Copy the data exactly from the line that contains "Turn this picture" through the line that contains "# surface that", keeping both end lines and leaving out everything else.

■ Records provided:
^^^^

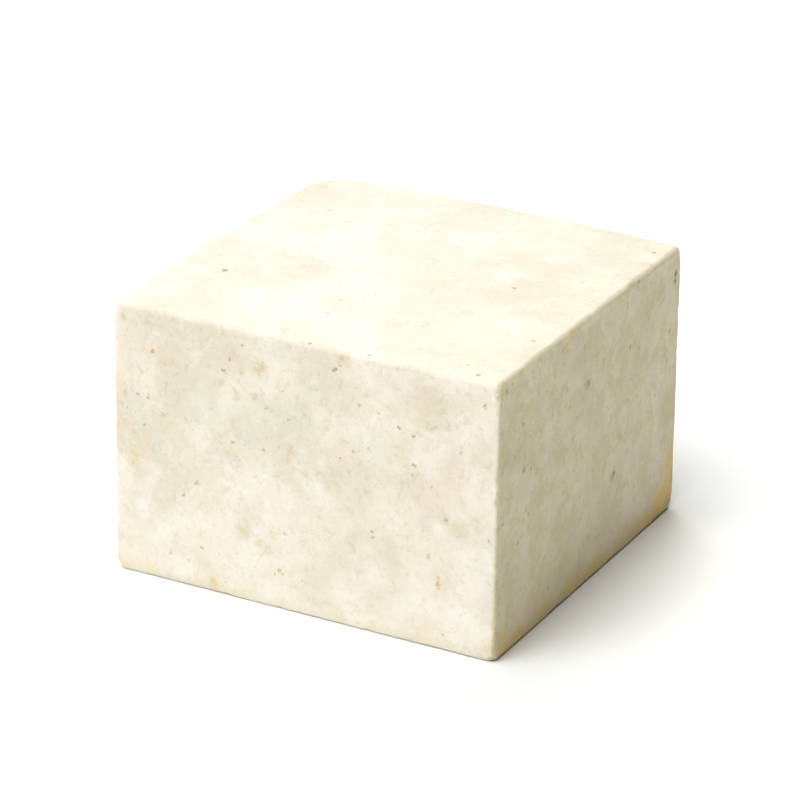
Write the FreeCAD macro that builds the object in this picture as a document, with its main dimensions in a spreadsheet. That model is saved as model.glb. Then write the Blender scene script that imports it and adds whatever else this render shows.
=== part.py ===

^^^^

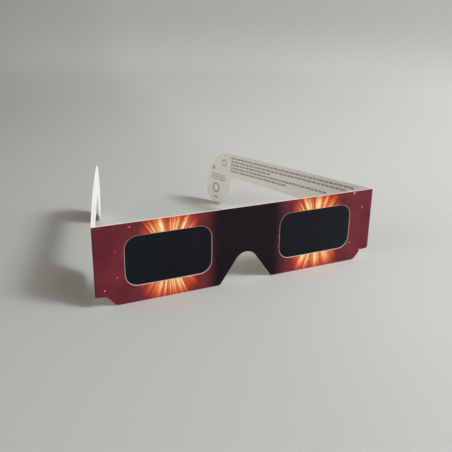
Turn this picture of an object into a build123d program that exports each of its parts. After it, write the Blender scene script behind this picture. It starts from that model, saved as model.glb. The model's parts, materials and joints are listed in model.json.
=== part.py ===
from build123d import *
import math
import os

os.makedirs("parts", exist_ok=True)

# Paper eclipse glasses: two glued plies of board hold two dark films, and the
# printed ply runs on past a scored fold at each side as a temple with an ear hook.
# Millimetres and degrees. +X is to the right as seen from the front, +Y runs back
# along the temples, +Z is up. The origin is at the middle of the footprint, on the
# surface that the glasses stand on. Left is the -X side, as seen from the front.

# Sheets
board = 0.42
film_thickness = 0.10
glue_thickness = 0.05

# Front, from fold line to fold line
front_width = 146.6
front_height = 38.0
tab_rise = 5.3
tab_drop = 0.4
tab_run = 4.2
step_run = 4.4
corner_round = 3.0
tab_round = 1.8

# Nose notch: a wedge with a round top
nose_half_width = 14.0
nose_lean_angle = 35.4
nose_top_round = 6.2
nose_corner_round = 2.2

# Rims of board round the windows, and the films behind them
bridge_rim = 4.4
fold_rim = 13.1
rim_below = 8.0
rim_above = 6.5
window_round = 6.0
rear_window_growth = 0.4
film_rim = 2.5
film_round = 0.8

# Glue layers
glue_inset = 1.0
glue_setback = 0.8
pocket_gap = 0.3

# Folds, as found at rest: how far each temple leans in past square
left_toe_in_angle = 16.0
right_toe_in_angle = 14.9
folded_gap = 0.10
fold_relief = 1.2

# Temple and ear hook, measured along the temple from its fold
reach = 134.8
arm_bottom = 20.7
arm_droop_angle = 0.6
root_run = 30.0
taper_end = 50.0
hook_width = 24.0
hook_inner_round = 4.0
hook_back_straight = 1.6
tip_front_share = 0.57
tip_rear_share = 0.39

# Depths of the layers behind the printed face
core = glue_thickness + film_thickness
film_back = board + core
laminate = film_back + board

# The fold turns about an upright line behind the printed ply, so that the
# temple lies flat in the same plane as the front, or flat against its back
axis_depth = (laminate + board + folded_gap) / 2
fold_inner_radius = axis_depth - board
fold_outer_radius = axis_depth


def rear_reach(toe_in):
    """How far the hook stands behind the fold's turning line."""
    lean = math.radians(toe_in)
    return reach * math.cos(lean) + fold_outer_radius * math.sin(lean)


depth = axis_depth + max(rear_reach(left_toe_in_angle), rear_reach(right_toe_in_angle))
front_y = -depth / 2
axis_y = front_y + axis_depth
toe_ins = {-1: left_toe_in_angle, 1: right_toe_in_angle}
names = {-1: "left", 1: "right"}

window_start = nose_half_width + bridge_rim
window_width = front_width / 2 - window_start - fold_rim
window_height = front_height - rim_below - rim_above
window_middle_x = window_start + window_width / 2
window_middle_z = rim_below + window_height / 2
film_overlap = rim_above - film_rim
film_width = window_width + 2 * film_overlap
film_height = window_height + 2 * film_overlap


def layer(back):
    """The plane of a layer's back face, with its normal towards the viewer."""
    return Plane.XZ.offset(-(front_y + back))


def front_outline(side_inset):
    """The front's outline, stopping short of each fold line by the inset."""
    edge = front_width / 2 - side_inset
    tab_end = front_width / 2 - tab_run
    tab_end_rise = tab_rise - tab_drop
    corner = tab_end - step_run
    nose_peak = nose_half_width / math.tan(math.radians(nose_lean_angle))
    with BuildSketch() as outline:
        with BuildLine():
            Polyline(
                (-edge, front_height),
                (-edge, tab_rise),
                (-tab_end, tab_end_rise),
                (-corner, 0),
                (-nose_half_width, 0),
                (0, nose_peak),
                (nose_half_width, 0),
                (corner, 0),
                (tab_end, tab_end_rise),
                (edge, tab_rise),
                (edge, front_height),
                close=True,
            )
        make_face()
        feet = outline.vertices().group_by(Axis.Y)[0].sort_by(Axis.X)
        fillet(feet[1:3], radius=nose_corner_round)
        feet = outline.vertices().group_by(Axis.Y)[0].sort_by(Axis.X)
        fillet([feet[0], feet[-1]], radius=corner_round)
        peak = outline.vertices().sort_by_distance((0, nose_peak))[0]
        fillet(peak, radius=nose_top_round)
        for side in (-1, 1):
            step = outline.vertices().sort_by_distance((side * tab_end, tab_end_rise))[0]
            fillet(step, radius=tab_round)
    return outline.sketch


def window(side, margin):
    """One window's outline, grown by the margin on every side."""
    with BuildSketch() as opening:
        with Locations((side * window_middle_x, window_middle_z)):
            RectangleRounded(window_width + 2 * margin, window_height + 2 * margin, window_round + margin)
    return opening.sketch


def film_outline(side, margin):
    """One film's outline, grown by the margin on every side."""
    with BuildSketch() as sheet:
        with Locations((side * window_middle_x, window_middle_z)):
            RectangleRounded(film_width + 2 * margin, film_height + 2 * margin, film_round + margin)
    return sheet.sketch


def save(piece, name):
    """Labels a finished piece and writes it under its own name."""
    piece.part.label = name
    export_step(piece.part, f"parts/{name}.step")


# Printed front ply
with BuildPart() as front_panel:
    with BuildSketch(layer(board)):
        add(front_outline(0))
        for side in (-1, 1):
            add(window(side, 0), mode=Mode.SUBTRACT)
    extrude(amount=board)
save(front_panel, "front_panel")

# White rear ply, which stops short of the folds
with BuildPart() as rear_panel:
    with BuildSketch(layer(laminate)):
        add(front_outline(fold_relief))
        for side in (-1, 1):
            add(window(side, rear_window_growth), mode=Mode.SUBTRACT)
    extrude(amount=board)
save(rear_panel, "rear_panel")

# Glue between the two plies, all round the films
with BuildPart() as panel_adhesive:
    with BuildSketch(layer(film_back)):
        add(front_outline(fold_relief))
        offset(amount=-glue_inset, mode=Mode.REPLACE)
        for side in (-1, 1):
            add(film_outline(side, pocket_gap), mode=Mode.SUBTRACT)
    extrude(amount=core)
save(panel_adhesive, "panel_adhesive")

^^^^

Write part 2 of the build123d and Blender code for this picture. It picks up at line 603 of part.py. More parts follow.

^^^^

■ Answer to this task:
Turn this picture of an object into a build123d program that exports each of its parts. After it, write the Blender scene script behind this picture. It starts from that model, saved as model.glb. The model's parts, materials and joints are listed in model.json.
=== part.py ===
from build123d import *
import math
import os

os.makedirs("parts", exist_ok=True)

# Paper eclipse glasses: two glued plies of board hold two dark films, and the
# printed ply runs on past a scored fold at each side as a temple with an ear hook.
# Millimetres and degrees. +X is to the right as seen from the front, +Y runs back
# along the temples, +Z is up. The origin is at the middle of the footprint, on the
# surface that the glasses stand on. Left is the -X side, as seen from the front.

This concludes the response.